»»

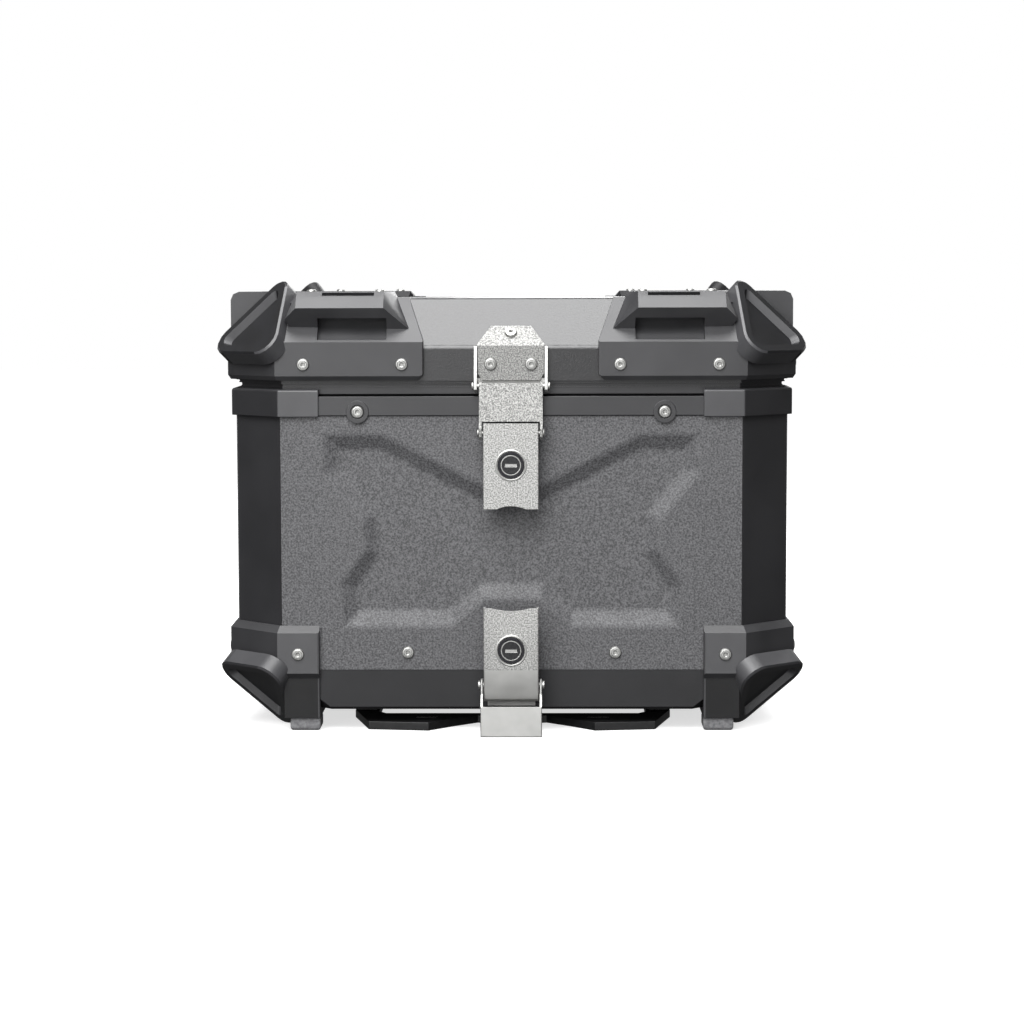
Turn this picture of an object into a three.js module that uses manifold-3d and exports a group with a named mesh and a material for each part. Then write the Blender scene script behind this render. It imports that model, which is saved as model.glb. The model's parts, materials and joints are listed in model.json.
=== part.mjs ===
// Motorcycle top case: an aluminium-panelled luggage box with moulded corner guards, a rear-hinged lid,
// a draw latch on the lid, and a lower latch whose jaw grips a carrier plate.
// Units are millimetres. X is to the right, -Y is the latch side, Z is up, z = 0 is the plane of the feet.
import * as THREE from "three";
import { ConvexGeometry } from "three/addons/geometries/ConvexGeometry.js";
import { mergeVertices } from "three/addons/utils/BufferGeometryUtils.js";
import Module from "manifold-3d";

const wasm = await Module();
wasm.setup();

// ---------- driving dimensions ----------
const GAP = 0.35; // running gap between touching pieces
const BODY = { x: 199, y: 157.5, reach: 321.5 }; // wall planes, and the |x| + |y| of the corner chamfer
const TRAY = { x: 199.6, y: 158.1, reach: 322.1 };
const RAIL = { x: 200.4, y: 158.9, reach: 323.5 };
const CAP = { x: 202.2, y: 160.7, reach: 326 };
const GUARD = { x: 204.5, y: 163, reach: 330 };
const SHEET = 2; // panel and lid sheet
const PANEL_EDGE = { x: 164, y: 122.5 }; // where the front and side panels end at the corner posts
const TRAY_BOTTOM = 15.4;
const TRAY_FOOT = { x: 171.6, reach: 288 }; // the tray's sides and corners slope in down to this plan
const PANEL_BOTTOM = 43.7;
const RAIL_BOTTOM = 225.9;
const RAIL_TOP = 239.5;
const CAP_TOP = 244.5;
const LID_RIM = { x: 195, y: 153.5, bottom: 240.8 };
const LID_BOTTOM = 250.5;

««

» **What is being asked**
Print the material once more, exactly.

» **Result for this task**
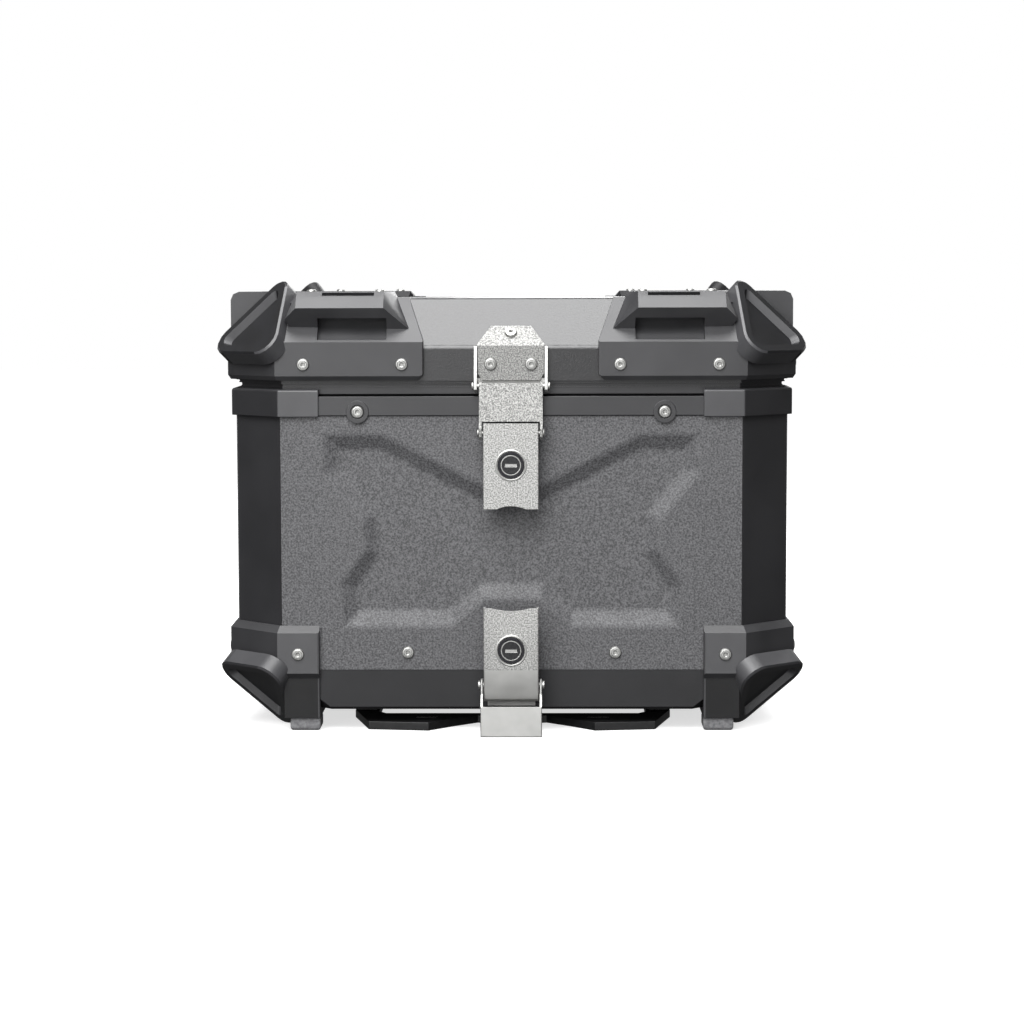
Turn this picture of an object into a three.js module that uses manifold-3d and exports a group with a named mesh and a material for each part. Then write the Blender scene script behind this render. It imports that model, which is saved as model.glb. The model's parts, materials and joints are listed in model.json.
=== part.mjs ===
// Motorcycle top case: an aluminium-panelled luggage box with moulded corner guards, a rear-hinged lid,
// a draw latch on the lid, and a lower latch whose jaw grips a carrier plate.
// Units are millimetres. X is to the right, -Y is the latch side, Z is up, z = 0 is the plane of the feet.
import * as THREE from "three";
import { ConvexGeometry } from "three/addons/geometries/ConvexGeometry.js";
import { mergeVertices } from "three/addons/utils/BufferGeometryUtils.js";
import Module from "manifold-3d";

const wasm = await Module();
wasm.setup();

// ---------- driving dimensions ----------
const GAP = 0.35; // running gap between touching pieces
const BODY = { x: 199, y: 157.5, reach: 321.5 }; // wall planes, and the |x| + |y| of the corner chamfer
const TRAY = { x: 199.6, y: 158.1, reach: 322.1 };
const RAIL = { x: 200.4, y: 158.9, reach: 323.5 };
const CAP = { x: 202.2, y: 160.7, reach: 326 };
const GUARD = { x: 204.5, y: 163, reach: 330 };
const SHEET = 2; // panel and lid sheet
const PANEL_EDGE = { x: 164, y: 122.5 }; // where the front and side panels end at the corner posts
const TRAY_BOTTOM = 15.4;
const TRAY_FOOT = { x: 171.6, reach: 288 }; // the tray's sides and corners slope in down to this plan
const PANEL_BOTTOM = 43.7;
const RAIL_BOTTOM = 225.9;
const RAIL_TOP = 239.5;
const CAP_TOP = 244.5;
const LID_RIM = { x: 195, y: 153.5, bottom: 240.8 };
const LID_BOTTOM = 250.5;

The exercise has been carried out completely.